What the task asks → Repeat the listing in full. Nothing may be added or left out.

○ ○ ○ ○

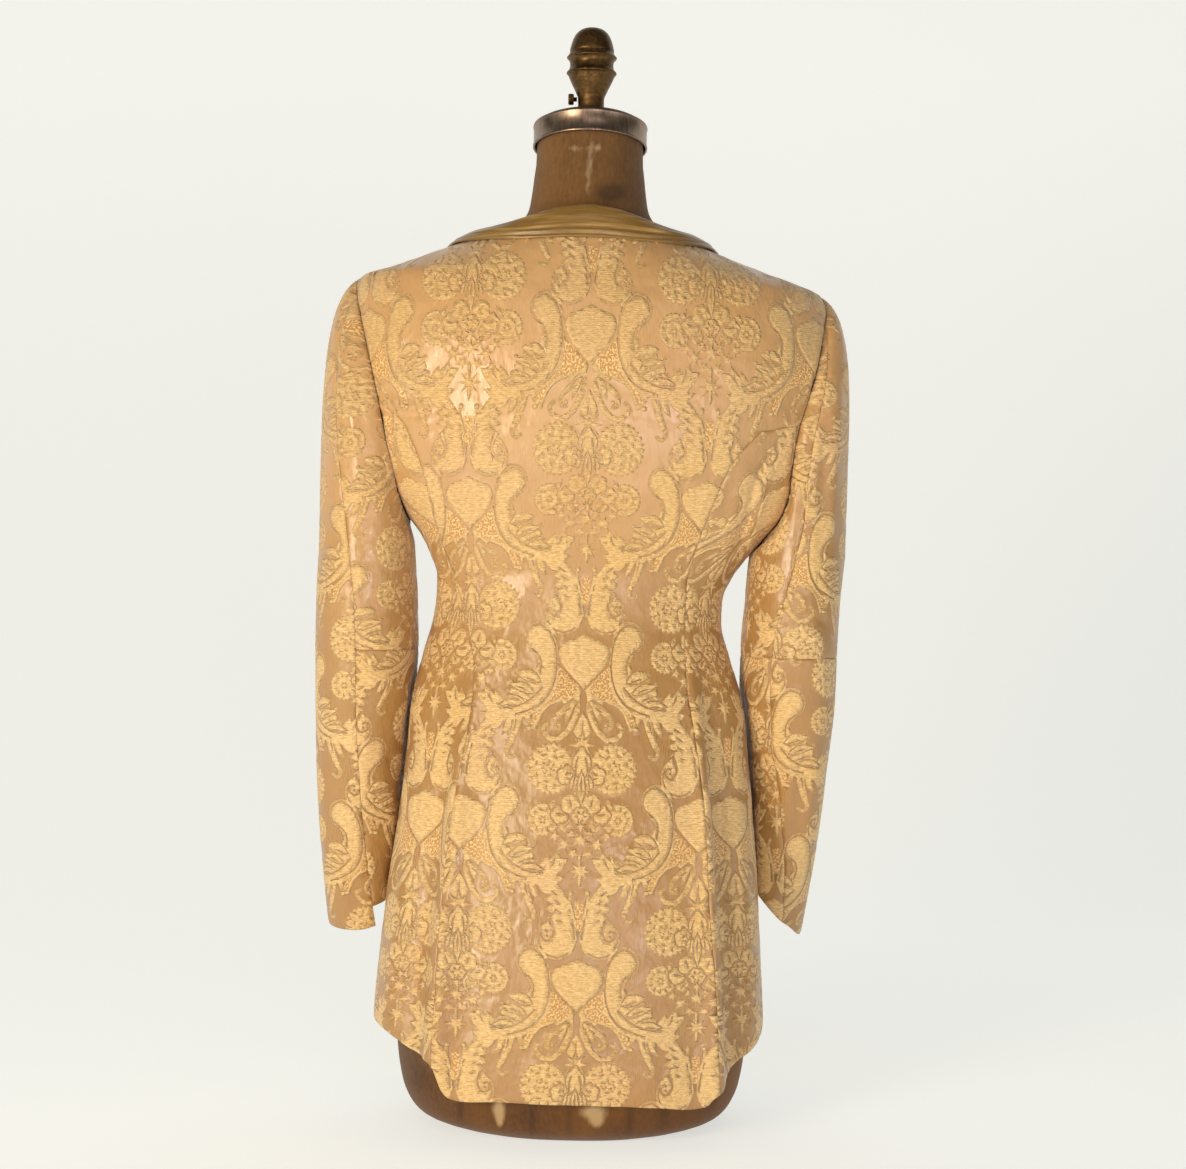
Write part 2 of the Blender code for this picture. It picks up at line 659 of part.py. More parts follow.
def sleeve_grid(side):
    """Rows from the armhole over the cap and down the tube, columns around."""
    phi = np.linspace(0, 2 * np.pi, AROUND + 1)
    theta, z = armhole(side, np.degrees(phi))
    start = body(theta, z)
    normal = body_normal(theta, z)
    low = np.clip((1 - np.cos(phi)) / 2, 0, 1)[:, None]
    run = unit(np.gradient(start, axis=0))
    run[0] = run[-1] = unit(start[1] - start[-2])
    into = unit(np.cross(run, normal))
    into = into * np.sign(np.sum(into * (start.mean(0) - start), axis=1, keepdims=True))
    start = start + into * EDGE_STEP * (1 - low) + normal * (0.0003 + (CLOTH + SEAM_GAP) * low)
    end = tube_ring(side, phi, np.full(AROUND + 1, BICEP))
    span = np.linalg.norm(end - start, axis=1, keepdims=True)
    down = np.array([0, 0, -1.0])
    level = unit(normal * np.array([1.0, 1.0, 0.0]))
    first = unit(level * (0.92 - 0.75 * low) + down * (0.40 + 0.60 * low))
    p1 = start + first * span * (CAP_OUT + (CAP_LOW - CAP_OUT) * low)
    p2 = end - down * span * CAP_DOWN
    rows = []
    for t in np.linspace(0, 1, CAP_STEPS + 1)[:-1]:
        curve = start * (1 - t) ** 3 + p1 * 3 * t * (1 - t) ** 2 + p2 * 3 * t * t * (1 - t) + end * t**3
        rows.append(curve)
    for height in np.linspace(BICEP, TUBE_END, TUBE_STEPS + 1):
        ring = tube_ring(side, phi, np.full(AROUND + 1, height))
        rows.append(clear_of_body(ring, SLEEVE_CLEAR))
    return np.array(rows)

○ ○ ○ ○

Exercise answer →
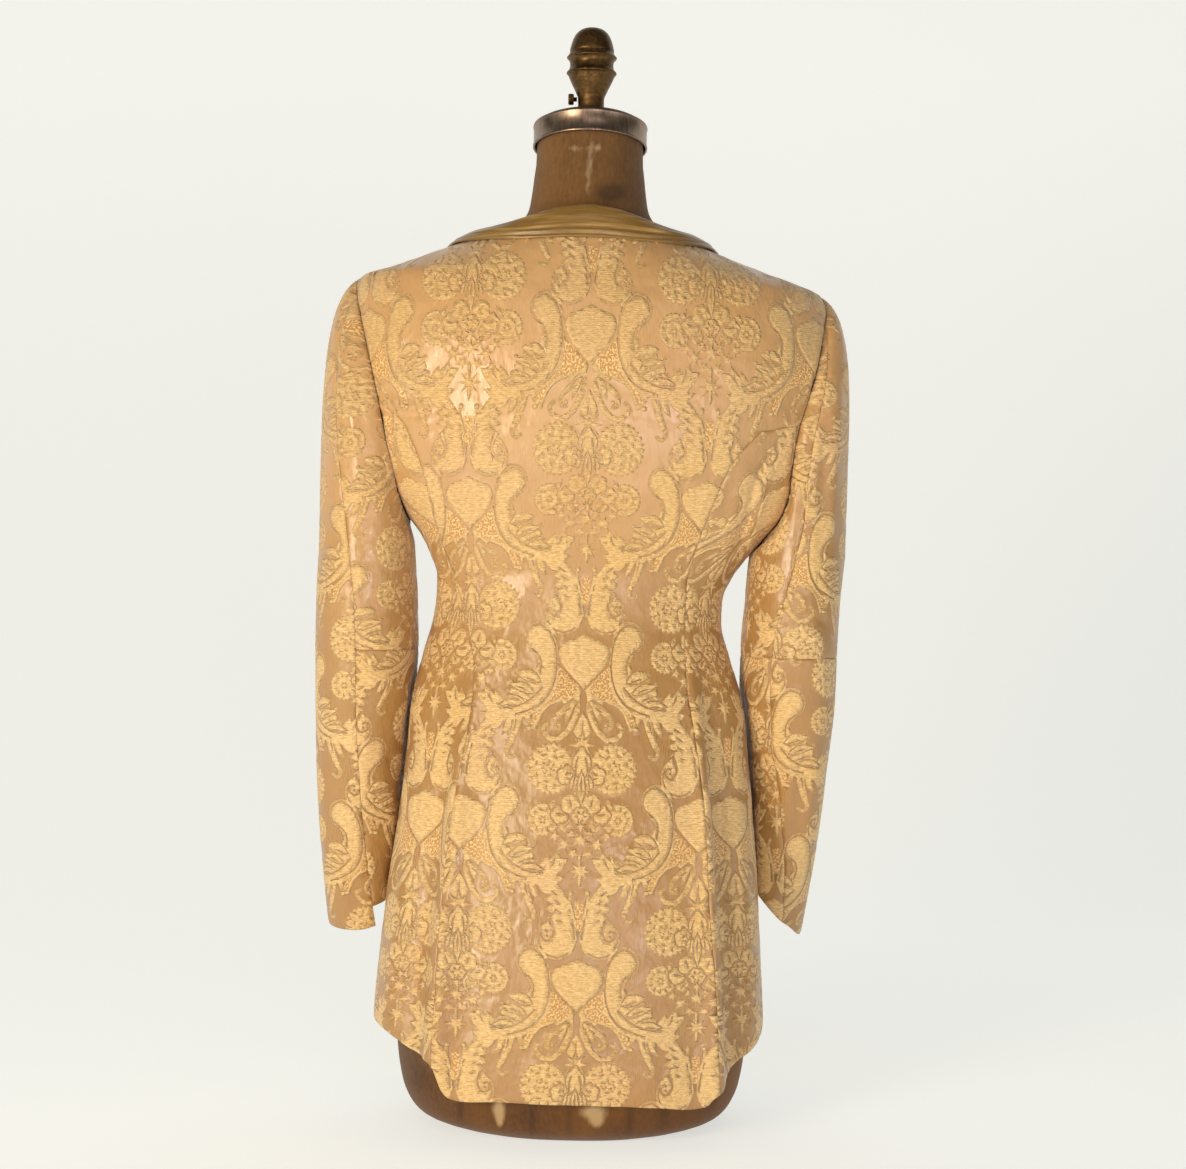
Write part 2 of the Blender code for this picture. It picks up at line 659 of part.py. More parts follow.
def sleeve_grid(side):
    """Rows from the armhole over the cap and down the tube, columns around."""
    phi = np.linspace(0, 2 * np.pi, AROUND + 1)
    theta, z = armhole(side, np.degrees(phi))
    start = body(theta, z)
    normal = body_normal(theta, z)
    low = np.clip((1 - np.cos(phi)) / 2, 0, 1)[:, None]
    run = unit(np.gradient(start, axis=0))
    run[0] = run[-1] = unit(start[1] - start[-2])
    into = unit(np.cross(run, normal))
    into = into * np.sign(np.sum(into * (start.mean(0) - start), axis=1, keepdims=True))
    start = start + into * EDGE_STEP * (1 - low) + normal * (0.0003 + (CLOTH + SEAM_GAP) * low)
    end = tube_ring(side, phi, np.full(AROUND + 1, BICEP))
    span = np.linalg.norm(end - start, axis=1, keepdims=True)
    down = np.array([0, 0, -1.0])
    level = unit(normal * np.array([1.0, 1.0, 0.0]))
    first = unit(level * (0.92 - 0.75 * low) + down * (0.40 + 0.60 * low))
    p1 = start + first * span * (CAP_OUT + (CAP_LOW - CAP_OUT) * low)
    p2 = end - down * span * CAP_DOWN
    rows = []
    for t in np.linspace(0, 1, CAP_STEPS + 1)[:-1]:
        curve = start * (1 - t) ** 3 + p1 * 3 * t * (1 - t) ** 2 + p2 * 3 * t * t * (1 - t) + end * t**3
        rows.append(curve)
    for height in np.linspace(BICEP, TUBE_END, TUBE_STEPS + 1):
        ring = tube_ring(side, phi, np.full(AROUND + 1, height))
        rows.append(clear_of_body(ring, SLEEVE_CLEAR))
    return np.array(rows)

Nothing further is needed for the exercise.